Hay un cierto desencanto con respecto a la política. Puede que se deba a la corrupción, o al auge de los populismos-ni izquierda ni derecha están libres de ellos-, o a la matraca de los nacionalismos, tan en auge entre nosotros. El mayor encanto de la política está, hoy en día, en la búsqueda y en el intento de "alcanzar el cielo" y administrar el Boletín Oficial del Estado, de la comunidad Autónoma o del Ayuntamiento. La consecuencia natural es un gran desprestigio de la política. ¿Cómo devolverle el prestigio que merece?

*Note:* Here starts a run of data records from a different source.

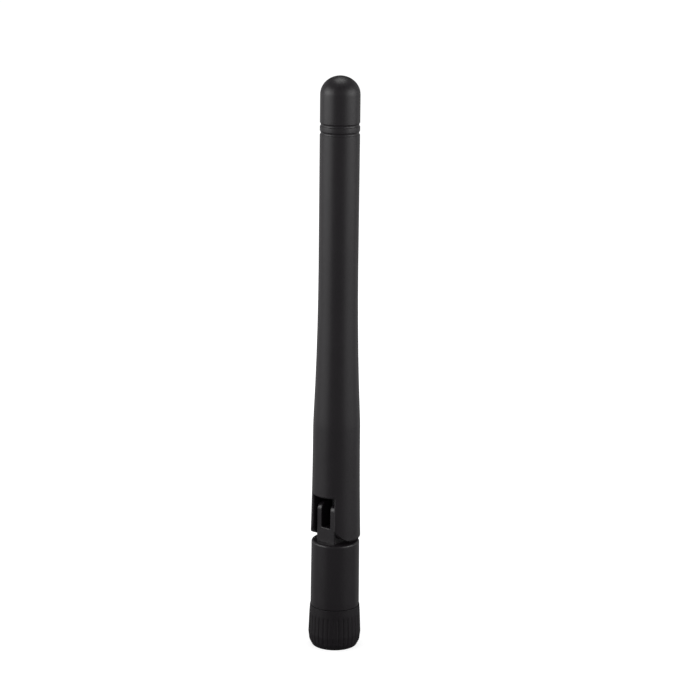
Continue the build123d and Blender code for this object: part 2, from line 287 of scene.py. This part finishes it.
def lathe(name, outline, segments, relief=None, sharp=35):
    """Ring of revolution about Z from a closed outline of (radius, height) in millimetres, anticlockwise
    with the radius to the right. relief(angle, radius, height) gives a point its own radius. An outline that
    starts and ends on the axis makes a solid."""
    solid = outline[0][0] == 0 and outline[-1][0] == 0
    rows = len(outline)
    points, faces = [], []
    for i in range(segments):
        angle = 2 * math.pi * i / segments
        for radius, height in outline:
            r = relief(angle, radius, height) if relief and radius > 0 else radius
            points.append((r * math.cos(angle) * MM, r * math.sin(angle) * MM, height * MM))
        j = (i + 1) % segments
        for k in range(rows - 1 if solid else rows):
            n = (k + 1) % rows
            faces.append((i * rows + k, j * rows + k, j * rows + n, i * rows + n))
    mesh = bpy.data.meshes.new(name)
    mesh.from_pydata(points, [], faces)
    if solid:
        form = bmesh.new()
        form.from_mesh(mesh)
        bmesh.ops.remove_doubles(form, verts=form.verts, dist=1e-8)
        form.to_mesh(mesh)
        form.free()
    mesh.shade_smooth()
    mesh.set_sharp_from_angle(angle=math.radians(sharp))
    piece = bpy.data.objects.new(name, mesh)
    collection.objects.link(piece)
    return piece


def span(node):
    """Lowest height, highest height and outer radius of a round CAD node, in millimetres."""
    low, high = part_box(node)
    return low.z / MM, high.z / MM, high.x / MM


def wander(angle, height, size, seed):
    """Smooth unevenness from -1 to 1 on a round piece, with lumps of about one size."""
    point = Vector((math.cos(angle) * 2 / size, math.sin(angle) * 2 / size, height / size + seed))
    return noise.noise(point)


def stands_for(piece, node, body=None):
    """The piece takes a CAD node's place and finish, and rides on a body when one is given."""
    slot = slot_of[node]
    piece.data.materials.append(materials[slot])
    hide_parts(node)
    if body:
        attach(piece, body)


# ---- Mouldings that keep their CAD shape ----

CREASE = math.cos(math.radians(50))    # faces that meet at less than this angle are one smooth surface
TURNED = math.cos(math.radians(14))    # a turned skin's facets face away from the axis within this angle
LEVEL = 0.05                           # a facet whose normal has less than this sideways is level
MAST_SKIN_R = 3.35                     # the turned skin lies outside these radii, mm
KNUCKLE_SKIN_R = 3.8


def looks_away(face, skin_r):
    """True for a facet of a turned skin outside a radius."""
    flat = face.normal.xy
    if flat.length < LEVEL:
        return False
    return all(
        v.co.xy.length > skin_r * MM and flat.normalized().dot(v.co.xy.normalized()) > TURNED
        for v in face.verts
    )


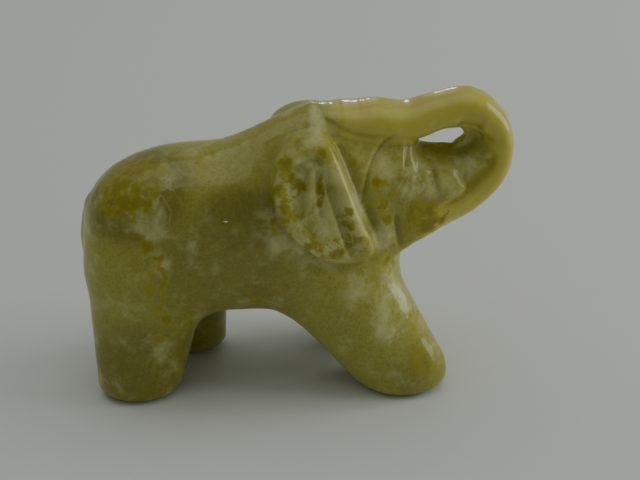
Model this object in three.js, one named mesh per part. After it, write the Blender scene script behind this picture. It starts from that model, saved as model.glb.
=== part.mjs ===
// A small elephant figurine, carved from one piece of serpentine and polished.
// It stands on four stout legs in mid stride, with its head up and its trunk curled back over
// the head, so that the tip lies on the forehead and a slot stays open inside the curl.
//
// Millimetres, +Z up, +X towards the curl. The origin is on the ground, under the middle.
//
// The stone is one solid without a seam, so it is written as a field: a function of a point
// that is negative inside the stone, zero on its skin and positive outside, in about
// millimetres. Rounded masses are blended as a carver leaves them, folds, grooves and the slot
// are cut into them, and the skin is wrapped with a net of triangles.

import * as THREE from "three";

// Driving sizes of the whole figure.
const LENGTH = 70; // from the rump to the curl
const WIDTH = 27; // over the ears and the feet
const HEIGHT = 49.3; // from the ground to the top of the curl

// The figure is drawn 69.62 long, 26.7 wide and 49.25 high. Its places, masses and outlines
// follow the driving sizes as shares. Fillets, rims, edges and grooves keep sizes of their own.
const ALONG = LENGTH / 69.62;
const ACROSS = WIDTH / 26.7;
const UP = HEIGHT / 49.25;
const GIRTH = (ALONG + UP) / 2;

// Sizes of the carving.
const BODY_FILLET = 5; // hollow where the rounded masses of the body run together
const LEG_FLAT = 0.76; // a leg's thickness across the body, as a share of its depth
const FRONT_SOLE_ROUND = 2.6; // rounding of the front feet above the ground
const HIND_SOLE_ROUND = 2.8;
const EAR_REACH = 13.3 * ACROSS; // half the width over the ears
const EAR_ROUND = 1.5; // rounding of the ear's edge
const EAR_HOLLOW = 0.8; // depth of the ear's hollow inside its rim
const EAR_RIM = 2.45; // width of that rim, to the middle of its inner slope
const CHEEK_WIDE = 9.3 * ACROSS; // half width of the face at the ears
const CHEEK_NARROW = 5.1 * ACROSS; // and where it runs into the trunk
const WEB_THICK = 3.6 * ACROSS; // half thickness of the stone left inside the curl
const WEB_THIN = 1.7 * ACROSS; // and along the notch beside the slot
const WEB_LEAST = 1 * ACROSS; // and where it is thinnest
const SIDE_CELL = 1.25; // size of the net over the head
const BODY_CELL = 2.25; // and over the body and the legs
const CROSS_CELL = 1.5; // and across the body

const mix = (a, b, t) => a + (b - a) * t;
const clamp = (v, low, high) => Math.min(Math.max(v, low), high);
const ramp = (v, low, high) => clamp((v - low) / (high - low), 0, 1);
const ease = (t) => t * t * (3 - 2 * t);

// Points of the drawing, in space and in side view, brought to the driving sizes.
const brought = ([x, y, z]) => [x * ALONG, y * ACROSS, z * UP];
const broughtFlat = ([x, z]) => [x * ALONG, z * UP];

// Joins two masses, with a hollow fillet between them.
function blend(a, b, fillet) {
  const h = Math.max(fillet - Math.abs(a - b), 0) / fillet;
  return Math.min(a, b) - (h * h * fillet) / 4;
}

// Keeps what two masses share, with a rounded edge.
const share = (a, b, round) => -blend(-a, -b, round);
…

Los cristianos tenemos dentro del Evangelio y del Magisterio de la Iglesia principios a los que acudir para redimir este desprestigio de la política. Dentro de las virtudes cristianas, la más importante es la caridad, pues no en vano el Nuevo Testamento define a Dios como Amor. En el caso de la caridad política se trata del amor eficaz a las personas mediante la prosecución del bien común de la sociedad. Junto al bien individual, hay un bien relacionado con el vivir social de las personas, el bien común. Trabajar por el bien común es la vía institucional, política, de la caridad. Amar al prójimo en el plano social significa servirse de las mediaciones sociales para mejorar su vida, o bien eliminar los factores sociales que causan su indigencia. El esfuerzo dirigido a organizar y estructurar la sociedad de modo que el prójimo no tenga que padecer miseria, es un acto de caridad.
A lo largo de la historia de occidente, digamos durante los últimos veintisiete o veintiocho siglos, la caridad ha ido inculturándose hasta llegar a transformar sustancialmente las sociedades, generando así cambios culturales profundos. Bien es verdad que la fe cristiana tiene una tendencia innata a la encarnación, a hacerse carne real y social, en contra de una opinión, demasiado extendida hoy en día en ambientes laicistas, que postula el encierro de la fe en el ámbito de la mera conciencia, sin proyección real en la vida pública y su enclaustramiento en las sacristías.
Hay una doble tendencia: la fe cristiana ha influido e influye en la sociedad y en la cultura y los paradigmas culturales y sociales del momento condicionan la vivencia de la fe cristiana. Por ejemplo: es evidente que la fe cristiana influyó para erradicar la esclavitud típica del Imperio Romano, o que los profesores de la Universidad de Salamanca, la mayor parte de ellos frailes, dieron origen al Derecho de Gentes y, andando el tiempo, al Derecho Internacional, cuando se pusieron a defender algo tan espiritual y teológico como era el hecho de que los indios (de la América recién descubierta) sí tenían alma.
Pero también se ha dado el movimiento contrario: la cultura dominante ha influido, a veces, en la fe cristiana de tal manera, que ha llegado a desnaturalizarla y pervertirla. Porque una cosa es dialogar con el materialismo histórico o con el liberalismo económico y otra convertirse en compañeros de viaje y, en algunos casos, tontos útiles del estalinismo o del neoliberalismo radical.
El tema es muy complejo, pero mi fe cristiana me ayuda a tener una visión optimista de la historia y del presente, sin dejar de tener los pies en la tierra, con la esperanza de que el futuro genere un poco más de esperanza para todos. No sé si acabaré atreviéndome, porque el tema es muy complejo y tiene infinidad de matices, pero es mi intención analizar los hechos religiosos, sociales y políticos de los que he sido testigo, para constatar que la influencia del Evangelio y de la fe cristiana ha sido y es positiva en nuestra historia reciente y en nuestro presente y que si, como sociedad, queremos tener futuro, ello no será posible marginando a la fe cristiana. A ver, en muchos lugares y durante mucho tiempo se ha marginado tanto el Evangelio como su expresión visible e institucional, que es, en nuestro caso, la Iglesia. Si se insiste en esa línea secularizadora eso no podrá traer más que males para nuestra sociedad.